→ Written instruction: Reproduce the section of the listing that begins at the line containing "Recreate this object" and finishes at the line containing "up, in millimetres.". Include both end lines and nothing beyond them.

___ Data

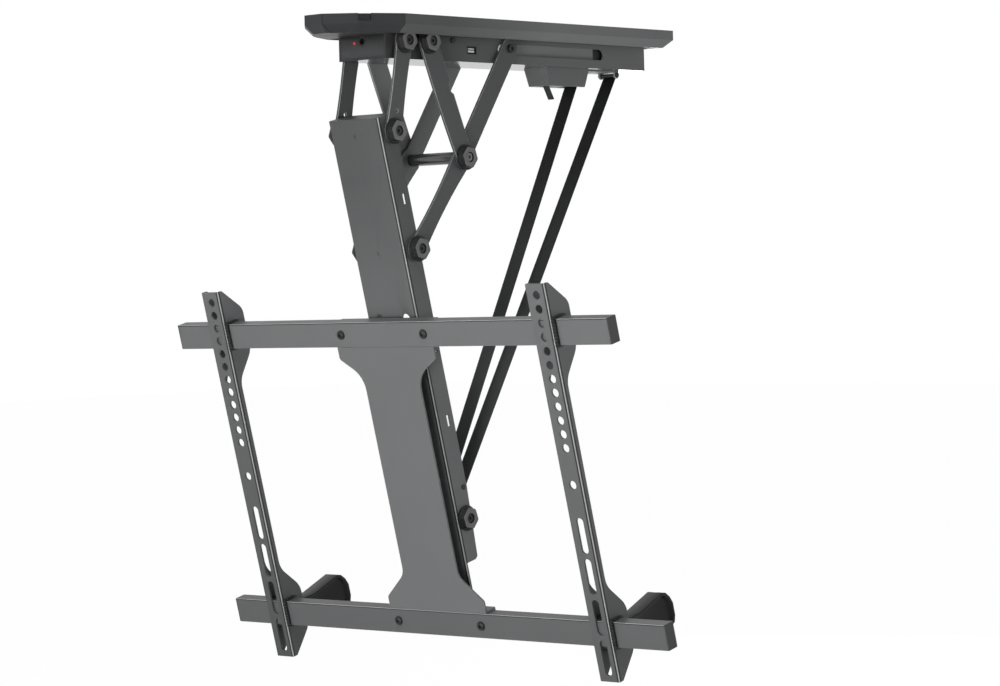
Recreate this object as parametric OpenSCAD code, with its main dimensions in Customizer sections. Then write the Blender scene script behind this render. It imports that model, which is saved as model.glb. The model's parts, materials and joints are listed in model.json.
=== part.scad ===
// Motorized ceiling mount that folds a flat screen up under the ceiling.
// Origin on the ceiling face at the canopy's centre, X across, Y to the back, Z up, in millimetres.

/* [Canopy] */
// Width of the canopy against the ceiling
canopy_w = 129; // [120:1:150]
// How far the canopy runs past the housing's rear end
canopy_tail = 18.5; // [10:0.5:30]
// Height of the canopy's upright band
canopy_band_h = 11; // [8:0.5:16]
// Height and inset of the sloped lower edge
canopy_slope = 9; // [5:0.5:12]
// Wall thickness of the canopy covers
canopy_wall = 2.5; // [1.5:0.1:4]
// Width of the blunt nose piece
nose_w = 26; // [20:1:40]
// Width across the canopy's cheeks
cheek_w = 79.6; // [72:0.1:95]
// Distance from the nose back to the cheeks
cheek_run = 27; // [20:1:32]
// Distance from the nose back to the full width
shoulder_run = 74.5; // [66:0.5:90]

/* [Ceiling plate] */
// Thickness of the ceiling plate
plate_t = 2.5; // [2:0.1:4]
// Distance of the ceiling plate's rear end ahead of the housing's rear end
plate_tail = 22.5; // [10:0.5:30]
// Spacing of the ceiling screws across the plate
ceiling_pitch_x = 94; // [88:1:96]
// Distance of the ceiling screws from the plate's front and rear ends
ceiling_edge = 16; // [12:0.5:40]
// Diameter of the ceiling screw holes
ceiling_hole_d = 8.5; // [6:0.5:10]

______
___ Data

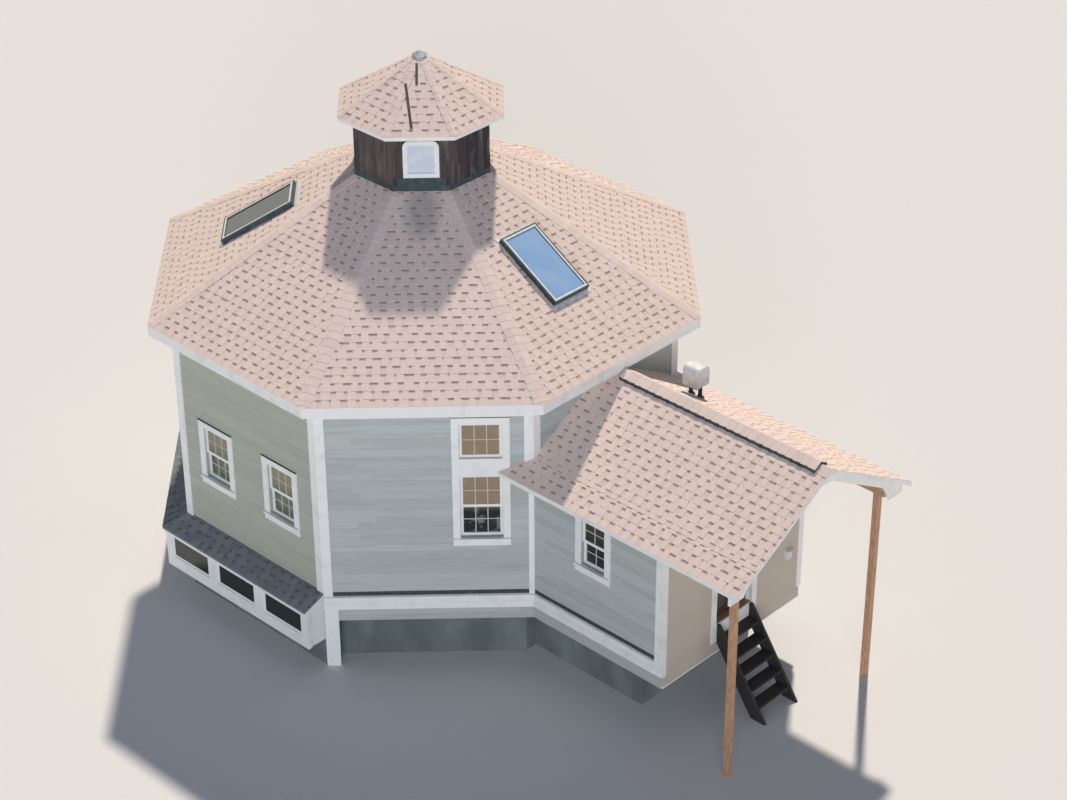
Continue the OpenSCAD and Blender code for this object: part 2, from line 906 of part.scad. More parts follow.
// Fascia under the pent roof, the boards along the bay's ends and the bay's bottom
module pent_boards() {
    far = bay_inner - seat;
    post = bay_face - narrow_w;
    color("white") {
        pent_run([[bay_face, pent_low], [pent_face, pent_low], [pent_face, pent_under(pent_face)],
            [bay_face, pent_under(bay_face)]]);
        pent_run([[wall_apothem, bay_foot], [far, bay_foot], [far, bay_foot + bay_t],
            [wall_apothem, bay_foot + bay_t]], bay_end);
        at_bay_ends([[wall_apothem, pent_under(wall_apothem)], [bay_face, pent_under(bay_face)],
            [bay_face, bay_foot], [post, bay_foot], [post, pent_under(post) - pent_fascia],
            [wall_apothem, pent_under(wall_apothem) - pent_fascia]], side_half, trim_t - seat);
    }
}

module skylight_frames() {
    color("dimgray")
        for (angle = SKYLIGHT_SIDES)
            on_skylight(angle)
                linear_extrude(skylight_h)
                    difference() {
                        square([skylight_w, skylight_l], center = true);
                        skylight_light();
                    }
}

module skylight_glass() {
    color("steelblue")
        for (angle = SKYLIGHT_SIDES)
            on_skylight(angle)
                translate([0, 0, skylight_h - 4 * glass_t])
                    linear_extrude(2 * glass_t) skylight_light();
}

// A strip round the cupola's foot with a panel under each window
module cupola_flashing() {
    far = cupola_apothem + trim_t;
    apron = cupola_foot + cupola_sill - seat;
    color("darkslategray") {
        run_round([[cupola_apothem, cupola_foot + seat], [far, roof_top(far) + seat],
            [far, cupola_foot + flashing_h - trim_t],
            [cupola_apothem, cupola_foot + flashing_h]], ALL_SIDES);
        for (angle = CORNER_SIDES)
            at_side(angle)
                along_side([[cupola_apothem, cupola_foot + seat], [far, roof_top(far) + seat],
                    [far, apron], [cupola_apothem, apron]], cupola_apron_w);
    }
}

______

→ Full solution:
Recreate this object as parametric OpenSCAD code, with its main dimensions in Customizer sections. Then write the Blender scene script behind this render. It imports that model, which is saved as model.glb. The model's parts, materials and joints are listed in model.json.
=== part.scad ===
// Motorized ceiling mount that folds a flat screen up under the ceiling.
// Origin on the ceiling face at the canopy's centre, X across, Y to the back, Z up, in millimetres.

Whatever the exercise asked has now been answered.